One thing that helped was remembering when I was pregnant with the twins and reading a lot of twin-rearing books. All of them were like, “Um, you are totally going to need to hire round-the-clock help because twins are so, so hard.” Then they added, “And by the way, most twins are born early and have tons of problems, and also you could end up on bed rest for months.” Thanks, twin books! I had a totally uncomplicated pregnancy that went full-term, and the twins were born as big as singleton babies, and we’ve managed to take care of them without outside help, but thanks to the twin books I did it all with a hefty dose of anticipatory worry that came to nothing! Yay me for believing everything everyone else says as long as it’s bad news!

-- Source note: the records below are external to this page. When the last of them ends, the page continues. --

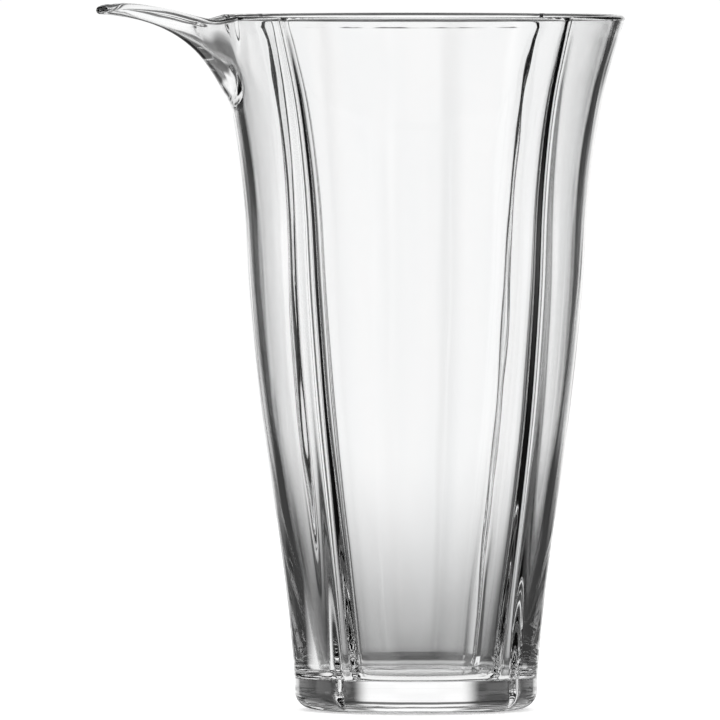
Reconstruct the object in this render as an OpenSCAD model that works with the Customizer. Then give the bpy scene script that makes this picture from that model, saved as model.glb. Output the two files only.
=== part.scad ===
// Mixing glass: four-lobed flared glass vessel on a solid foot, with a long open pouring beak.
// Millimetres, +Z up. The origin is the centre of the resting face, and the beak points along -X.
// The glass is formed in four regions that meet face to face: foot, wall, beak and melted lip.

/* [Size] */
// Height of the rim above the table
height = 170; // [150:1:185]
// Radius of the body's outline where it meets the table
foot_r = 29.1; // [26:0.1:33]
// Radius of the rim across its lobes
rim_r = 51.4; // [46:0.1:56]
// Thickness of the solid foot under the cavity
floor_t = 7.8; // [7:0.2:12]

/* [Belly] */
// Body radius at 15 % of the height
belly_15 = 31.4; // [28:0.1:35]
// Body radius at 30 % of the height
belly_30 = 34.7; // [31:0.1:38]
// Body radius at 45 % of the height
belly_45 = 38.2; // [34:0.1:41]
// Body radius at 60 % of the height
belly_60 = 40.7; // [36:0.1:44]
// Body radius at 75 % of the height
belly_75 = 42.4; // [38:0.1:46]
// Body radius at 88 % of the height
belly_88 = 45.7; // [41:0.1:50]

/* [Glass thickness] */
// Wall thickness at the rim
rim_t = 2.2; // [1.8:0.1:3]
// Wall thickness at the middle of the body
wall_t = 2.8; // [2.2:0.1:3.6]
// Extra wall thickness where the wall meets the foot
wall_root = 4.2; // [2:0.1:5]
// Share of the height over which that extra thickness fades out
root_share = 0.42; // [0.2:0.02:0.5]
// Radius of the hollow corner between the wall and the cavity floor
floor_fillet = 3; // [1:0.5:5]
// Radius of the rounded edge round the bottom of the foot
foot_edge = 5.5; // [2:0.5:6.5]

/* [Lobes] */
// Depth of the crease between two lobes, outside
crease_depth = 1.5; // [0.8:0.1:3]
// Extra depth of the crease at the foot
crease_root = 0.8; // [0:0.1:1.5]
// Share of the depth of the crease and its ridge that is lost by the rim
crease_fade = 0.75; // [0:0.05:0.9]
// Reach of the crease to each side at half height, outside
crease_reach = 2.1; // [1.5:0.1:5]
// Height of the soft ridge behind each crease, inside
ridge_height = 1.5; // [0.8:0.1:2.5]
// Reach of the ridge to each side at half height, inside
ridge_reach = 4.3; // [3:0.1:8]
// How far the ends of a lobe fall inside its middle at the rim
lobe_bulge = 1.6; // [0:0.1:3]
// Angle by which the lobes turn from the rim down to the table
twist = 3.5; // [0:0.5:8]
// Angle by which each side of the beak's lobe is drawn in
beak_lobe_pinch = 3.5; // [0:0.5:6]

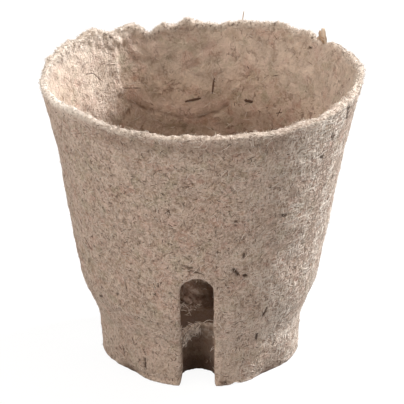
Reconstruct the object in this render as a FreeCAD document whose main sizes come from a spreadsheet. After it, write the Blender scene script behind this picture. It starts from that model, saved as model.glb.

Anyway. I think if four children including a set of twins feels like no big deal, then probably five children including a set of twins isn’t going to be a whole lot worse. And if they’re a real problem when they’re older, I’ll send them to boarding school. There! *brushing hands briskly* Problem solved.

Twins are being extra cute, which helps. If I carry one twin out of the room, they wave good-bye to each other. Also, this morning they were sitting side by side looking at a book together and pointing to things and looking at each other for reactions: “Whoa! I wasn’t expecting that ending, were you?” And Edward likes to hold his blankie and lean his head on Elizabeth, and even though she hates it and makes loud protesting noises, it still looks really cute, especially because he’s so oblivious to her objections. Even though she doesn’t like him snuggling on her, she’ll alert me if he cries: she looks at me with wide eyes and raised eyebrows, pointing to him and saying her sound for his name.

By the way, last chance to post a comment on Delurking Week to make me send a dollar to St. Jude’s Children’s Research Hospital.